§ **WRITTEN INSTRUCTION**
Begin with the line containing "What three.js and" and end with the line containing "const FOOT_ROUNDING = 2.5;"; set down that block verbatim and nothing else.

§ **DATA ENTRIES**

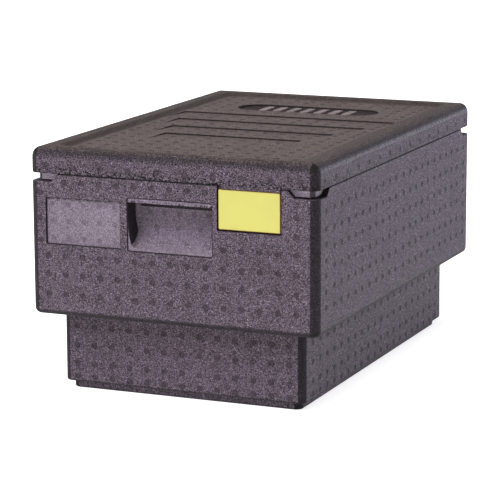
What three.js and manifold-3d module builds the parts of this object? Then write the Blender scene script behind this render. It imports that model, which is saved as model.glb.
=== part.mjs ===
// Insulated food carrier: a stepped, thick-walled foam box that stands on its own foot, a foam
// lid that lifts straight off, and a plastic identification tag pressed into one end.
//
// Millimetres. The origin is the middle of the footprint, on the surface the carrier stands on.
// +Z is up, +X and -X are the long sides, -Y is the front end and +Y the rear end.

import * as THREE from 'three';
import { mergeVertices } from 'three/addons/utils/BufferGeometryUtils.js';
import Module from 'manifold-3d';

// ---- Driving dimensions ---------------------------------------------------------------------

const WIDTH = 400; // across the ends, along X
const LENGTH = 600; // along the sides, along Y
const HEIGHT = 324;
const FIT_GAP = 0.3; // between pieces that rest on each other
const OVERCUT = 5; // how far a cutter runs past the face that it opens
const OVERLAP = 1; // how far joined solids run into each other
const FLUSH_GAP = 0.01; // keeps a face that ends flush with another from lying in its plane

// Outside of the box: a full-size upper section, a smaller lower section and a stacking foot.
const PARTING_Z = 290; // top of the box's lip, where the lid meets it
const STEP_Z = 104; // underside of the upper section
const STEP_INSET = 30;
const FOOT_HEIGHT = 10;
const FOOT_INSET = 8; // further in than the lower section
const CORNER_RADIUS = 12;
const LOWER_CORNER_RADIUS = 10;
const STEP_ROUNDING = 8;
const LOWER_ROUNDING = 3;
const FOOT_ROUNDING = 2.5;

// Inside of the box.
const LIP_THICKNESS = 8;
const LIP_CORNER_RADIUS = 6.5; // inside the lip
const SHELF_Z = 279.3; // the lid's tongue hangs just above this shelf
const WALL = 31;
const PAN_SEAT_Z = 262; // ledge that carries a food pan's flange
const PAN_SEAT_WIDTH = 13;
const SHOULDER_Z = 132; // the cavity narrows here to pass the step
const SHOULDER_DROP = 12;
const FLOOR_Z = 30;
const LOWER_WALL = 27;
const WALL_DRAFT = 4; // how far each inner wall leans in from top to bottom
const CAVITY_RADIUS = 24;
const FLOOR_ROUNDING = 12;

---

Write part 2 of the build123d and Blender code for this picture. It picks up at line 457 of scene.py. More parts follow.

§ **RESPONSE**
What three.js and manifold-3d module builds the parts of this object? Then write the Blender scene script behind this render. It imports that model, which is saved as model.glb.
=== part.mjs ===
// Insulated food carrier: a stepped, thick-walled foam box that stands on its own foot, a foam
// lid that lifts straight off, and a plastic identification tag pressed into one end.
//
// Millimetres. The origin is the middle of the footprint, on the surface the carrier stands on.
// +Z is up, +X and -X are the long sides, -Y is the front end and +Y the rear end.

import * as THREE from 'three';
import { mergeVertices } from 'three/addons/utils/BufferGeometryUtils.js';
import Module from 'manifold-3d';

// ---- Driving dimensions ---------------------------------------------------------------------

const WIDTH = 400; // across the ends, along X
const LENGTH = 600; // along the sides, along Y
const HEIGHT = 324;
const FIT_GAP = 0.3; // between pieces that rest on each other
const OVERCUT = 5; // how far a cutter runs past the face that it opens
const OVERLAP = 1; // how far joined solids run into each other
const FLUSH_GAP = 0.01; // keeps a face that ends flush with another from lying in its plane

// Outside of the box: a full-size upper section, a smaller lower section and a stacking foot.
const PARTING_Z = 290; // top of the box's lip, where the lid meets it
const STEP_Z = 104; // underside of the upper section
const STEP_INSET = 30;
const FOOT_HEIGHT = 10;
const FOOT_INSET = 8; // further in than the lower section
const CORNER_RADIUS = 12;
const LOWER_CORNER_RADIUS = 10;
const STEP_ROUNDING = 8;
const LOWER_ROUNDING = 3;
const FOOT_ROUNDING = 2.5;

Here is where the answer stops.